OmniPro：面向全主動串流影片理解的綜合性基準

摘要

全方位主動流式視訊理解，亦即從連續的音視頻串流中自主決定何時發言以及發言內容，是全模態大型語言模型的一項新興能力。現有基準在三個關鍵面向存在不足：主要依賴視覺訊號、採用輪詢或固定時間戳協議而非真正的主動評估，以及涵蓋的任務範圍有限，導致無法可靠評估與區分全方位主動流式模型。我們提出 OmniPro，這是首個同時評估全模態感知、主動回應及多樣化視訊理解任務的基準。該基準包含 2,700 個人類驗證樣本，涵蓋 9 個子任務與 3 個認知層級，覆蓋 6 種基礎視訊理解能力。值得注意的是，84% 的樣本需要音頻訊號（語音或非語音），且每個樣本皆標註了模態隔離標籤，以實現細粒度的多模態分析。我們進一步引入了雙模式評估協議：探測模式在每個真實觸發點前後查詢模型，以評估內容理解能力；線上模式則要求模型在串流輸入中自主決定回應時機，以評估完整的自主能力。對 11 個具代表性模型的評估揭示了三項關鍵發現：（1）音頻帶來一致的性能提升，但各模型對其利用率差異顯著；（2）性能隨時間推移明顯下降，顯示長期穩健性有限；（3）非語音音頻感知仍是最薄弱的維度。

English

Omni-proactive streaming video understanding, i.e., autonomously deciding when to speak and what to say from continuous audio-visual streams, is an emerging capability of omni-modal large language models. Existing benchmarks fall short in three key aspects: they rely primarily on visual signals, adopt polling or fixed-timestamp protocols instead of true proactive evaluation, and cover only a limited range of tasks, preventing reliable assessment and differentiation of omni-proactive streaming models. We present OmniPro, the first benchmark to jointly evaluate omni-modal perception, proactive responding, and diverse video understanding tasks. It comprises 2,700 human-verified samples spanning 9 sub-tasks and 3 cognitive levels, covering 6 basic video understanding capabilities.

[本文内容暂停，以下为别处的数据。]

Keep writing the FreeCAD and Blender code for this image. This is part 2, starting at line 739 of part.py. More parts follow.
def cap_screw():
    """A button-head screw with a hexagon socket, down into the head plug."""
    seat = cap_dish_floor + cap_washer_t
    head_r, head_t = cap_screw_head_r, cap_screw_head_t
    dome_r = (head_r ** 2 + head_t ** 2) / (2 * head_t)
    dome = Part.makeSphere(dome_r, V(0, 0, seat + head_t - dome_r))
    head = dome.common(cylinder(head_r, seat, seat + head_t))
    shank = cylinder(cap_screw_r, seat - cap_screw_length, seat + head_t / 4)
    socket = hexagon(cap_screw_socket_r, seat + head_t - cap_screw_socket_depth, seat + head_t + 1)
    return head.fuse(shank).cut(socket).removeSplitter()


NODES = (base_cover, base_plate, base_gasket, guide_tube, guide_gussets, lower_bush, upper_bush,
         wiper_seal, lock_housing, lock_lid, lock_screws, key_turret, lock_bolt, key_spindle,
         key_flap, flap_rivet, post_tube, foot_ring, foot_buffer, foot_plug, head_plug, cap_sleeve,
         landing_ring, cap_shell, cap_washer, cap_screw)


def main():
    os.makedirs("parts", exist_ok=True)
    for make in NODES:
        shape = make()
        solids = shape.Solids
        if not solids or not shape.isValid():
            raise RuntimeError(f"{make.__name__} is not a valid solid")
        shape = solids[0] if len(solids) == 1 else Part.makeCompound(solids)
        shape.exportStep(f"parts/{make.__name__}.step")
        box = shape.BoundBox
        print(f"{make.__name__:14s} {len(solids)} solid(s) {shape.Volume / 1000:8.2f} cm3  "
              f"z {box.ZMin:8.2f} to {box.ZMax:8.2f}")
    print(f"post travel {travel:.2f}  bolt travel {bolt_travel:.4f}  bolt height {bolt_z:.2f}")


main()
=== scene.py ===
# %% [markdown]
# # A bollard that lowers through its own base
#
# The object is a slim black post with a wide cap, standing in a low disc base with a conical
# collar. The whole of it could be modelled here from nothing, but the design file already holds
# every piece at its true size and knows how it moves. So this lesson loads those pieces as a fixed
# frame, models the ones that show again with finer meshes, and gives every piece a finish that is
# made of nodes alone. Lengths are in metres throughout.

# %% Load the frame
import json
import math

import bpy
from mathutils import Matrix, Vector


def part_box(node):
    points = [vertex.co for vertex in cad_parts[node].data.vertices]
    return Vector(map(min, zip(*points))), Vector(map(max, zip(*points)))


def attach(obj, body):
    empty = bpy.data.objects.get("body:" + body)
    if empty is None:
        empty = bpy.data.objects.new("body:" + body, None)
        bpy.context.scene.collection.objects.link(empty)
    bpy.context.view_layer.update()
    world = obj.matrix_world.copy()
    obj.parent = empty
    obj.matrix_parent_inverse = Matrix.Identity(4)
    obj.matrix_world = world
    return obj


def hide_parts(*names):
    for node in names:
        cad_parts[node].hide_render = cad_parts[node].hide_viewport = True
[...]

Notably, 84% of samples require audio signals (speech or non-speech), and each sample is annotated with modality-isolation labels to enable fine-grained multimodal analysis. We further introduce a dual-mode evaluation protocol: Probe mode assesses content understanding by querying the model before and after each ground-truth trigger, while Online mode evaluates full proactive ability by requiring models to autonomously decide when to respond in streaming input. Evaluating 11 representative models reveals three key findings: (1) audio provides consistent gains but with highly variable utilization across models, (2) performance degrades significantly over time, indicating limited long-horizon robustness, and (3) non-speech audio perception remains the weakest dimension.